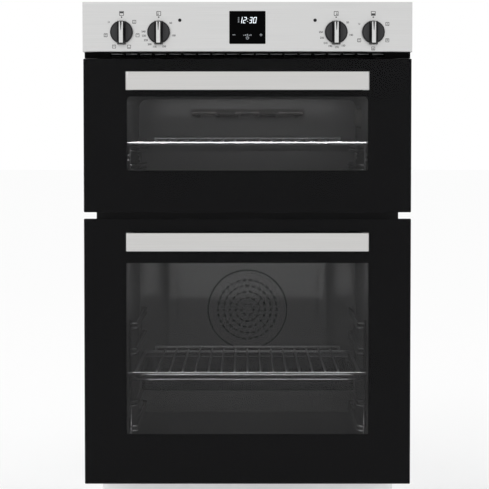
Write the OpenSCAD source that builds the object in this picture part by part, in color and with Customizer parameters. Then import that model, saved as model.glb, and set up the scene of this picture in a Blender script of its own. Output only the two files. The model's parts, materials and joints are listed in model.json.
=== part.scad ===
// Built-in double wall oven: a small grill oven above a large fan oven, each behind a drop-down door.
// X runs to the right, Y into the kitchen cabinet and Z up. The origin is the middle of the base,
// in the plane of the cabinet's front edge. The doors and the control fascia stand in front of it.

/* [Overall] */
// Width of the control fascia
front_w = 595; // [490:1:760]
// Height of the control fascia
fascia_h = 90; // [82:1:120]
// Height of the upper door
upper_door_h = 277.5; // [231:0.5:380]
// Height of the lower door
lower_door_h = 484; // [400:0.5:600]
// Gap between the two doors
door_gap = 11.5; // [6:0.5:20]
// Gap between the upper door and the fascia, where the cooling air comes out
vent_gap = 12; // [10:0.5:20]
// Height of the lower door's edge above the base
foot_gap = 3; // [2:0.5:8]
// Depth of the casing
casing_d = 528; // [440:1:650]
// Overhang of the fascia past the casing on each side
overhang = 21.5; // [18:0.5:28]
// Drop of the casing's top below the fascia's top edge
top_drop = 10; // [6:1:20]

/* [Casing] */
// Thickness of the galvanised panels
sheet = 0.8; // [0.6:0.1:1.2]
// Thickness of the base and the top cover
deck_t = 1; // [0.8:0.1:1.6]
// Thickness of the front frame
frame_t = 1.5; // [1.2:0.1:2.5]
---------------
● TASK OBJECTIVE: Extract the full listing above without alteration.

● COMPLETE RESPONSE:
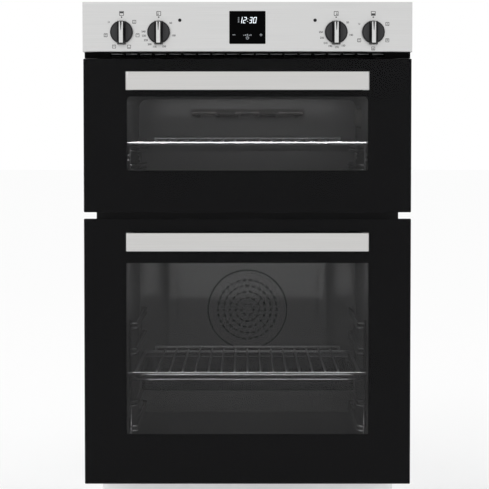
Write the OpenSCAD source that builds the object in this picture part by part, in color and with Customizer parameters. Then import that model, saved as model.glb, and set up the scene of this picture in a Blender script of its own. Output only the two files. The model's parts, materials and joints are listed in model.json.
=== part.scad ===
// Built-in double wall oven: a small grill oven above a large fan oven, each behind a drop-down door.
// X runs to the right, Y into the kitchen cabinet and Z up. The origin is the middle of the base,
// in the plane of the cabinet's front edge. The doors and the control fascia stand in front of it.

/* [Overall] */
// Width of the control fascia
front_w = 595; // [490:1:760]
// Height of the control fascia
fascia_h = 90; // [82:1:120]
// Height of the upper door
upper_door_h = 277.5; // [231:0.5:380]
// Height of the lower door
lower_door_h = 484; // [400:0.5:600]
// Gap between the two doors
door_gap = 11.5; // [6:0.5:20]
// Gap between the upper door and the fascia, where the cooling air comes out
vent_gap = 12; // [10:0.5:20]
// Height of the lower door's edge above the base
foot_gap = 3; // [2:0.5:8]
// Depth of the casing
casing_d = 528; // [440:1:650]
// Overhang of the fascia past the casing on each side
overhang = 21.5; // [18:0.5:28]
// Drop of the casing's top below the fascia's top edge
top_drop = 10; // [6:1:20]

/* [Casing] */
// Thickness of the galvanised panels
sheet = 0.8; // [0.6:0.1:1.2]
// Thickness of the base and the top cover
deck_t = 1; // [0.8:0.1:1.6]
// Thickness of the front frame
frame_t = 1.5; // [1.2:0.1:2.5]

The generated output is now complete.